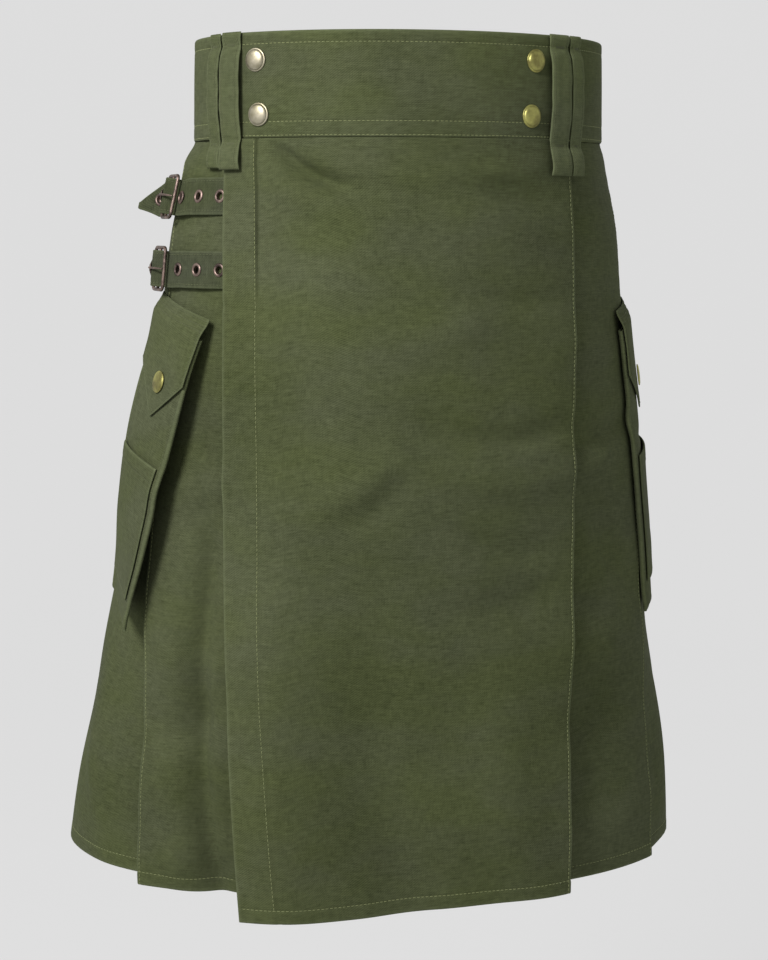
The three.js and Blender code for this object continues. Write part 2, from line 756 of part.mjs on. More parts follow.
// A buckle prong: hooked round the middle bar, up through the strap's hole and onto the front bar
function makeBuckleProng(strap) {
  const radius = 0.8;
  const hook = 0.71 * BUCKLE_WIRE + SEAM + radius;
  const points = [];
  for (const degrees of [-35, -80, -125, -165]) {
    const angle = THREE.MathUtils.degToRad(degrees);
    points.push(new THREE.Vector3(hook * Math.cos(angle), 0, hook * Math.sin(angle)));
  }
  points.push(new THREE.Vector3(-hook - 0.4, 0, 2.4));
  points.push(new THREE.Vector3(-4.2, 0, 5.4));
  points.push(new THREE.Vector3(-3.5, 0, 8.3));
  points.push(new THREE.Vector3(0.8, 0, 9.2));
  points.push(new THREE.Vector3(8, 0, 6.6));
  points.push(new THREE.Vector3(BUCKLE_WIDTH / 2 + 0.6, 0, BUCKLE_WIRE / 2 + SEAM + radius + 0.15));
  const circle = new THREE.Shape().absarc(0, 0, radius, 0, 2 * Math.PI);
  const path = new THREE.CatmullRomCurve3(points);
  const geometry = new THREE.ExtrudeGeometry(circle, { steps: 16, curveSegments: 6, extrudePath: path });
  const mesh = addMesh(strap.name + "_buckle_prong", geometry, COLOURS.steel, 0.9, 0.35);
  mesh.applyMatrix4(buckleAxes(strap));
}

// A buckle tab: sewn to the hip at one end, folded round the middle bar at the other, with the prong's slot
function makeBuckleTab(strap) {
  const onHip = CLOTH / 2 + SEAM + TAB_CLOTH / 2;
  const widths = [-11.5, -3, 3, 11.5];
  const hipSteps = 5;
  const rows = steps(hipSteps).map((t) =>
    widths.map((across) => {
      const along = mix(TAB_END, strap.buckle - 10, t);
      return place(strap.level + across, along, onHip - TAB_SINK * (1 - t));
    }),
  );
  const axes = buckleAxes(strap);
  const facing = new THREE.Vector3(0, 0, 1).transformDirection(axes);
  const slotEnd = -5.2;
  rows.push(
    widths.map((across) => ({
      at: new THREE.Vector3(slotEnd, across, -TAB_WRAP - 0.3).applyMatrix4(axes),
      out: facing.clone(),
    })),
  );
  for (const t of steps(6)) {
    const turn = Math.PI * t;
    const outward = new THREE.Vector3(-Math.sin(turn), 0, Math.cos(turn));
    rows.push(
      widths.map((across) => {
        const at = outward.clone().multiplyScalar(-TAB_WRAP).setY(across);
        return { at: at.applyMatrix4(axes), out: outward.clone().transformDirection(axes) };
      }),
    );
  }
  const geometry = wall(rows, TAB_CLOTH, (v, u) => u !== 1 || v <= hipSteps);
  addMesh(strap.name + "_buckle_tab", geometry, COLOURS.webbing);
}

// A place on a pocket, laid out flat from the front end of its top edge
function pocketPlace(pocket, back, down, out) {
  const cos = Math.cos(pocket.tilt);
  const sin = Math.sin(pocket.tilt);
  const level = pocket.level - down * cos + back * sin;
  const along = pocket.along + back * cos + down * sin;
  return place(level, pocket.side * along, out);
}

// How far out from the hip a pocket's face is, on a curve through its front edge, middle and rear edge
function pocketFace(pocket, back, down) {
  const t = back / POCKET_WIDTH;
  const middle = between(POCKET_STAND, "down", "middle", down);
  const edge = mix(middle, between(POCKET_STAND, "down", "edge", down), pocket.edgeShare);
  const rear = between(POCKET_STAND, "down", "rear", down);
  const stand = edge * (1 - t) * (1 - 2 * t) + middle * 4 * t * (1 - t) + rear * t * (2 * t - 1);
  return POCKET_FLAT + pocket.fullness * stand;
}

// How far out the bag's back is: never closer to the skirt than a seam
function pocketBack(pocket, back, down) {
  return Math.max(CLOTH / 2 + SEAM, pocketFace(pocket, back, down) - POCKET_DEPTH);
}

// An open bag between a front and a back sheet of places, closed at its sides and foot
function bag(outer, inner) {
  const points = [];
  const faces = [];
  const add = (sheet) =>
    sheet.map((row) =>
      row.map((at) => {
        points.push(at);
        return points.length - 1;
      }),
    );
  const quad = (flip, a, b, c, d) => (flip ? faces.push(a, c, b, a, d, c) : faces.push(a, b, c, a, c, d));
  const box = ({ front, back }, flip) => {
    const face = add(front);
    const rear = add(back);
    const last = face.length - 1;
    const end = face[0].length - 1;
    for (let v = 0; v < last; v += 1) {
      for (let u = 0; u < end; u += 1) {
        quad(flip, face[v][u], face[v + 1][u], face[v + 1][u + 1], face[v][u + 1]);
        quad(flip, rear[v][u], rear[v][u + 1], rear[v + 1][u + 1], rear[v + 1][u]);
      }
      quad(flip, rear[v][0], rear[v + 1][0], face[v + 1][0], face[v][0]);
      quad(flip, face[v][end], face[v + 1][end], rear[v + 1][end], rear[v][end]);
    }
    for (let u = 0; u < end; u += 1) {
      quad(flip, face[last][u], rear[last][u], rear[last][u + 1], face[last][u + 1]);
    }
    return [...face[0], ...rear[0].toReversed()];
  };
  const outerRim = box(outer, false);
  const innerRim = box(inner, true);
  outerRim.forEach((point, i) => {
    const next = (i + 1) % outerRim.length;
    quad(false, point, outerRim[next], innerRim[next], innerRim[i]);
  });
  return meshFrom(points, faces);
}

// A sheet of the bag: rows of points between two heights, inset at its sides
function bagSheet(pocket, inset, foot, outAt) {
  const columns = 6;
  return [POCKET_MOUTH, ...BAG_ROWS, foot].map((down) => {
    const line = steps(columns).map((u) => {
      const back = mix(inset, POCKET_WIDTH - inset, u);
      return pocketPlace(pocket, back, down, outAt(back, down)).at;
    });
    return pocket.side > 0 ? line : line.toReversed();
  });
}

function makeBag(pocket) {
  const face = (back, down) => pocketFace(pocket, back, down);
  const rear = (back, down) => pocketBack(pocket, back, down);
  const foot = POCKET_LENGTH - POCKET_CLOTH;
  const outer = {
    front: bagSheet(pocket, 0, POCKET_LENGTH, face),
    back: bagSheet(pocket, 0, POCKET_LENGTH, rear),
  };
  const inner = {
    front: bagSheet(pocket, POCKET_CLOTH, foot, (back, down) => face(back, down) - POCKET_CLOTH),
    back: bagSheet(pocket, POCKET_CLOTH, foot, (back, down) => rear(back, down) + POCKET_CLOTH),
  };
  addMesh(pocket.name + "bag", bag(outer, inner), COLOURS.drill);
}

// A sheet that lies on the pocket: rows of places from its outer points, moved out
function layOnPocket(pocket, columns, rows, from, to, lift) {
  return rows.map((downAt) => {
    const line = steps(columns).map((u) => {
      const back = mix(from, to, u);
      const down = downAt(back);
      return pocketPlace(pocket, back, down, pocketFace(pocket, back, Math.max(down, 0)) + lift(down));
    });
    return pocket.side > 0 ? line : line.toReversed();
  });
}

// The flap: sewn to the hip above the bag's mouth, over its face to a point
function makeFlap(pocket) {
  const overhang = 1;
  const toEdge = (back) => (back < FLAP_MIDDLE ? FLAP_MIDDLE : POCKET_WIDTH - FLAP_MIDDLE) + overhang;
  const foot = (back) => mix(FLAP_POINT, FLAP_SIDE, Math.abs(back - FLAP_MIDDLE) / toEdge(back));
  const onBag = 3 * SEAM + CLOTH / 2;
  const onHip = CLOTH + SEAM - POCKET_FLAT;
  const droopEnd = POCKET_MOUTH - 1;
  const droop = (down) => THREE.MathUtils.clamp((droopEnd - down) / (droopEnd - FLAP_TOP), 0, 1);
  const lift = (down) => mix(onBag, onHip, ease(droop(down)));
  const overMouth = [FLAP_TOP, 2, 5, 8, droopEnd].map((down) => () => down);
  const overFace = steps(5).slice(1).map((t) => (back) => mix(droopEnd, foot(back), t));
  const rows = layOnPocket(pocket, 12, [...overMouth, ...overFace], -overhang, POCKET_WIDTH + overhang, lift);
  addMesh(pocket.name + "flap", wall(rows, CLOTH), COLOURS.drill);
  const snap = addMesh(pocket.name + "snap", studGeometry(STUD_RADIUS, STUD_HEIGHT), COLOURS.brass, 0.8, 0.4);
  snap.applyMatrix4(pocketSeat(pocket, FLAP_MIDDLE, FLAP_SNAP, onBag + CLOTH / 2 + 2 * SEAM));
}

// Axes of a small rigid piece at a height over a pocket's face: z out from it
function pocketSeat(pocket, back, down, lift) {
  const step = 5;
  const spot = (aside, below) => {
    const out = pocketFace(pocket, back + aside, down + below);
    return pocketPlace(pocket, back + aside, down + below, out).at;
  };
  const across = spot(step, 0).sub(spot(-step, 0)).multiplyScalar(pocket.side).normalize();
  const up = spot(0, -step).sub(spot(0, step)).normalize();
  const outward = new THREE.Vector3().crossVectors(across, up).normalize();
  return new THREE.Matrix4()
    .makeBasis(across, new THREE.Vector3().crossVectors(outward, across), outward)
    .setPosition(spot(0, 0).addScaledVector(outward, lift));
}

// The small patch pocket on the bag's face
function makePatch(pocket) {
  const from = (POCKET_WIDTH - PATCH_WIDTH) / 2;
  const downs = steps(6).map((t) => () => mix(PATCH_TOP, PATCH_FOOT, t));
  const rows = layOnPocket(pocket, 6, downs, from, from + PATCH_WIDTH, () => SEAM + CLOTH / 2 + 0.2);
  addMesh(pocket.name + "patch", wall(rows, CLOTH), COLOURS.drill);
}

makeWaistband();
makeOuterApron();
makeUnderApron();
makePleatedSkirt();
makeBeltLoops();
makeStuds();
for (const strap of STRAPS) {
  makeStrap(strap);
  makeBuckleFrame(strap);
  makeBuckleProng(strap);
  makeBuckleTab(strap);
}
for (const pocket of POCKETS) {
  makeBag(pocket);
  makeFlap(pocket);
  makePatch(pocket);
}

export default kilt;
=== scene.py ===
"""A utility kilt of olive drill in its worn form. Each cloth piece is a thin shell on the outline of
the worn skirt, and the seams are sewn with real stitches. Lengths are millimetres until a mesh is made, +Z
is up and the front faces -Y. A place on the kilt is a level, a length along the outline from the front
centre, and a distance out from it."""

import math

import bpy
import numpy as np
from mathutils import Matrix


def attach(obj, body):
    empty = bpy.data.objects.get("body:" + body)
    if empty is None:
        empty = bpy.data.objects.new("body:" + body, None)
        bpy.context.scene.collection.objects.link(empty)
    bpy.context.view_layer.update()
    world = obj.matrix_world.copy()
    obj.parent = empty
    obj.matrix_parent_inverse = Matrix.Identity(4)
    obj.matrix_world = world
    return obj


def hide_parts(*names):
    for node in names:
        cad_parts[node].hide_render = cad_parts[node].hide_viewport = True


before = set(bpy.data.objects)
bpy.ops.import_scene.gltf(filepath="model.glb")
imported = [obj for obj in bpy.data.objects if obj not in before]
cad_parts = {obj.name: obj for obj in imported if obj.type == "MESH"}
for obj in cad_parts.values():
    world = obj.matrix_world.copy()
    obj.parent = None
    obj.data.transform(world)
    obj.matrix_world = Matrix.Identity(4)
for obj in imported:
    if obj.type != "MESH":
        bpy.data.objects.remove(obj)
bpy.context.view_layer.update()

MM = 0.001

# Levels of the whole garment
BAND_TOP = 34.0
BAND_FOOT = -36.0
SEAM = 0.3
SKIRT_TOP = BAND_FOOT - SEAM
HEM = -575.0
HEM_LENGTH = SKIRT_TOP - HEM

# Thicknesses of the cloth, and how far its layers lie apart where they touch
CLOTH = 1.3
BAND_CLOTH = 2.8
WEBBING = 1.9
TAB_CLOTH = 1.0
LAYER = 1.9
ON_HIP = 0.75  # how far the skirt's outer face lies from the outline

# The outline of the worn skirt: level, half its width, how far back its widest place is, how far its front
# and its back lie from the origin, and how square its front is
OUTLINES = np.array([
    [34, 148, 6, 110, 110, 2],
    [-36, 149.4, 6.8, 110, 112, 2],
    [-44, 152, 9.2, 110.8, 115, 2.01],
    [-60, 155.6, 13, 112, 121, 2.04],
    [-100, 164.1, 15.5, 114, 132, 2.08],
    [-145, 169.3, 22, 115, 143, 2.13],
    [-240, 183.3, 38, 114, 160, 2.2],
    [-340, 199, 57, 110, 175, 2.25],
    [-440, 215, 81, 106, 195, 2.28],
    [-510, 229.2, 97, 103, 209, 2.29],
    [-575, 236.5, 108.5, 101, 222, 2.3],
])

# Soft creases of the worn cloth: from a length and level to a length and level, width, and height (negative
# for a trough). Every layer of cloth follows them.
CREASES = np.array([
    [-114, -41, -68, -70, 5, -2.6],
    [-118, -58, -84, -84, 9, 1.4],
    [-92, -50, -50, -70, 8, -1.0],
    [-98, -50, 84, -53, 8, 0.7],
    [26, -62, 80, -82, 9, -1.2],
    [36, -84, 88, -100, 11, 0.7],
    [18, -139, 92, -146, 8, -0.9],
    [-12, -168, 32, -160, 14, 0.9],
    [-80, -283, -34, -252, 10, 1.0],
    [-64, -296, -28, -272, 10, -0.8],
    [-32, -254, 50, -312, 9, 1.3],
    [18, -300, 90, -322, 12, -1.1],
    [-18, -220, 28, -241, 9, -1.3],
    [27, -241, 98, -232, 9, -1.3],
    [4, -262, 92, -270, 11, 1.2],
    [10, -356, 94, -350, 14, -1.1],
    [-102, -320, -98, -575, 30, 2.4],
    [-44, -360, -22, -575, 27, -2.4],
    [46, -420, 82, -575, 25, 2.2],
    [110, -176, 154, -182, 12, 0.9],
    [120, -240, 180, -236, 10, -1.5],
    [110, -262, 152, -256, 9, 1.4],
    [132, -298, 190, -364, 16, -1.5],
    [112, -390, 164, -388, 18, 1.5],
    [112, -448, 178, -444, 18, -1.6],
    [124, -530, 192, -524, 18, 1.5],
    [-196, -278, -158, -270, 12, 1.6],
    [-220, -362, -184, -412, 20, 1.9],
    [-218, -456, -166, -428, 18, -1.9],
    [-214, -548, -180, -540, 16, 1.5],
    [-300, -430, -286, -540, 16, 1.7],
    [226, -128, 272, -172, 13, -1.2],
    [300, -92, 352, -136, 12, -1.1],
    [292, -206, 360, -232, 14, 1.3],
    [380, -180, 326, -254, 13, -1.2],
    [252, -318, 296, -392, 18, 1.6],
    [340, -322, 402, -352, 16, -1.4],
    [396, -404, 430, -575, 24, 2.1],
    [338, -430, 362, -575, 20, -1.9],
    [512, -430, 540, -575, 20, 1.9],
    [250, -440, 262, -575, 22, 1.7],
    [-246, -176, -300, -214, 14, -1.2],
    [-330, -96, -384, -142, 12, -1.1],
    [-296, -262, -372, -236, 14, 1.3],
    [-356, -300, -420, -348, 16, -1.4],
    [-392, -392, -424, -575, 24, 2.1],
    [-350, -440, -372, -575, 20, -1.8],
    [-500, -420, -532, -575, 20, 1.8],
    [-460, -330, -436, -410, 18, -1.4],
])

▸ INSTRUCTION
Isolate the lines above that contain the word "Identity" and copy them.

▸ EXPECTED OUTPUT
    obj.matrix_parent_inverse = Matrix.Identity(4)
    obj.matrix_world = Matrix.Identity(4)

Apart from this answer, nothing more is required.